Team Agree argued that technology improves access, shifts teacher and student roles to a learning-center pedagogical approach and extends purpose and audience for students. Technology allows students to find their own answers, construct their own learning and present their learning in a personally relevant, meaningful way. Students can be transformed from passive to active learners.Students with special adaptations as well as those less likely to participate in a formal classroom discussion are afford more opportunity for participation. In addition, Technology allows for new kinds of immediate feedback and communication systems between students, teachers and families. Technology also fosters collaboration and social interaction which increases student engagement and deepens student learning. To support this, McKnight et. al (2016) found
“That teachers used technology to enable access to a wider range of learning resources, to keep the content current, and to provide greater depth and “richness” not otherwise available. Improved access also helped teachers to tailor or personalize instruction to meet a wide range of learning needs, including for students with disabilities. Our results also showed that teachers used technology to connect people with each other and to new information, ideas, and perspectives. This in turn enabled students to extend the purpose and audience of their work in an authentic way. Students actively sought their own information and shared their learning with a larger community outside of their classroom, which in turn created a greater sense of pride in and responsibility for their work. Perhaps most importantly, we found that technology transformed teachers’ roles as educators and activated cognitive processes that learning science tells us enhance learning”.
So, does technology enhance learning? I return to my original stance: it depends. When we think about this question we need to consider distraction but ask ourselves if we have given students the tools they need in order to manage device distraction. Have we set up the appropriate procedures for device use in our classrooms to maximize learning and minimize distraction? With the appropriate instructional and management strategies in place, we can move on to examining how we might integrate technology in a meaningful way so that it can enhance learning. The SAMR model is a good place to start thinking about this. What is it that we want students to do with the technology? How can technology allow for learning that was not previously possible?
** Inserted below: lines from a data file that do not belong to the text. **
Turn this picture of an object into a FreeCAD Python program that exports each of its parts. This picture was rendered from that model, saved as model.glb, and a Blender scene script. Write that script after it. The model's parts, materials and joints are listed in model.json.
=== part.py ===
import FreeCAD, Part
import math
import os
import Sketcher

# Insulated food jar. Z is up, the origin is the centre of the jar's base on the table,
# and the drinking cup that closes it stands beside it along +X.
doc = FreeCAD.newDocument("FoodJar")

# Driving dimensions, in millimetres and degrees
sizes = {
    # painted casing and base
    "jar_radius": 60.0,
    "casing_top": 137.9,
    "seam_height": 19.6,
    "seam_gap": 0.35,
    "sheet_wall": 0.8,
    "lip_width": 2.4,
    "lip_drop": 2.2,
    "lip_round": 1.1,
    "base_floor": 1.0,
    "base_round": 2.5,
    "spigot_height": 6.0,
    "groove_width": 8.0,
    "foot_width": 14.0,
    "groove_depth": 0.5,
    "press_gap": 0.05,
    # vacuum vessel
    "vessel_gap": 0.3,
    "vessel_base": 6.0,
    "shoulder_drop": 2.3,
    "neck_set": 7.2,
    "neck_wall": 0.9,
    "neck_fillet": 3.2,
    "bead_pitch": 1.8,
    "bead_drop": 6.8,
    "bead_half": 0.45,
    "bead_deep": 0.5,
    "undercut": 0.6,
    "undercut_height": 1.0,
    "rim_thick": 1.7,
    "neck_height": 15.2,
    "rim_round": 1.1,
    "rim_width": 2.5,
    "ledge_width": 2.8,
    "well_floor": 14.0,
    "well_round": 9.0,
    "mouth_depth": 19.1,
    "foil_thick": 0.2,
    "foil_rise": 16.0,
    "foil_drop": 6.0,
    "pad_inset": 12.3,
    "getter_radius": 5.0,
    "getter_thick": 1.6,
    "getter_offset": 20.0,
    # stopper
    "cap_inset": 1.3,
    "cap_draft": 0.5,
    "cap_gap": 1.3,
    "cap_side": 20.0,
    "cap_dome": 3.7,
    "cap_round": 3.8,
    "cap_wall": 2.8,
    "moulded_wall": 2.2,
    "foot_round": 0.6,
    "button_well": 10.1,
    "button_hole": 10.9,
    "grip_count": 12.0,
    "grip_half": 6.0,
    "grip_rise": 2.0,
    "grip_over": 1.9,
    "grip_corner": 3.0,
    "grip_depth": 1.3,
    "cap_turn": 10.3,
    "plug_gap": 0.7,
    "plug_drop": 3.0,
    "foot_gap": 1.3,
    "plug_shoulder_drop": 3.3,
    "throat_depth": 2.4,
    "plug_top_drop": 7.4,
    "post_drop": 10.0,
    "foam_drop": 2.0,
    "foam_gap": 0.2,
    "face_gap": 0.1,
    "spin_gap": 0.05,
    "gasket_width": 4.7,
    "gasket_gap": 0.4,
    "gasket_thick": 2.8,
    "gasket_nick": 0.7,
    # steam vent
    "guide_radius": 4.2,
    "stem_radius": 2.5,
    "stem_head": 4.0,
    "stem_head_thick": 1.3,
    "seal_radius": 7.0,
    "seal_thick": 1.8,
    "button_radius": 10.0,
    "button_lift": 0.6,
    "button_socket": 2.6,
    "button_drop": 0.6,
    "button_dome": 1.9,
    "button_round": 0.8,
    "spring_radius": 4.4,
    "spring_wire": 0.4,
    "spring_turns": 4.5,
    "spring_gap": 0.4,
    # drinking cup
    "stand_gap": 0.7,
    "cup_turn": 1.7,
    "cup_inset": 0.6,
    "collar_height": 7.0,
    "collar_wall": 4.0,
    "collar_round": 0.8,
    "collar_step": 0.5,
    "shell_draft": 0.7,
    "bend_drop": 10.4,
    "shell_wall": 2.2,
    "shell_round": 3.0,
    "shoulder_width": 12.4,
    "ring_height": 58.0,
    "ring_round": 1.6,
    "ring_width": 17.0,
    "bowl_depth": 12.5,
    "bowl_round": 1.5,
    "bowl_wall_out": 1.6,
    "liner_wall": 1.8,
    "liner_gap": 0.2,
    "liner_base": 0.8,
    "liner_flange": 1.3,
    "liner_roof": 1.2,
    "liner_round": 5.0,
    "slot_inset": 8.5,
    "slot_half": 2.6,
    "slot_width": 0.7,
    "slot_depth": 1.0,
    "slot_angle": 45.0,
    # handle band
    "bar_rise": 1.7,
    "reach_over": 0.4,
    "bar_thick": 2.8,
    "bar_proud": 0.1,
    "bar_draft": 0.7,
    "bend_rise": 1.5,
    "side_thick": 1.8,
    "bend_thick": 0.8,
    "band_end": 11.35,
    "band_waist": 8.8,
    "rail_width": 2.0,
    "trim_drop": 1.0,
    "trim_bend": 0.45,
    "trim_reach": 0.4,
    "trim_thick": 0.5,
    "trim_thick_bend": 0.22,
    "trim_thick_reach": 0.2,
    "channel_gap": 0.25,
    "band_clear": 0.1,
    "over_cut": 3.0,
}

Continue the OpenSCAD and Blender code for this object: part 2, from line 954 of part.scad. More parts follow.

In my classroom, I teach from a blended learning approach, combining digital media with other more traditional teaching methods. Before we start learning with technology, we begin in September by learning how to use technology. Included in this learning is management of time, place and the tools we use when it comes to our devices. In a third grade classroom, this means learning about safety online, privacy, being responsible digital citizens and finding balance. All of these understandings must be in place before we begin learning with technology. In my opinion, this blended approach allows for technology to enhance learning in a meaningful way. Key to this approach is the teacher and as my classmate Wendy argued, “it’s not technology that motivates and engages students, its teachers. Bad tech isn’t good learning”. After all, we live in a digital world and students need the skills that technology is providing for them. Banning technology is a losing battle — it is not going away!
This week’s debate topic is not about tech as a distraction or whether or not tech is allowed in the classroom. This debate should focus on how teachers implement the use of technology in the classroom and what we want students to be able to do with the technology we provide for them. So, does technology enhance student learning? The answer is up to you, the teacher.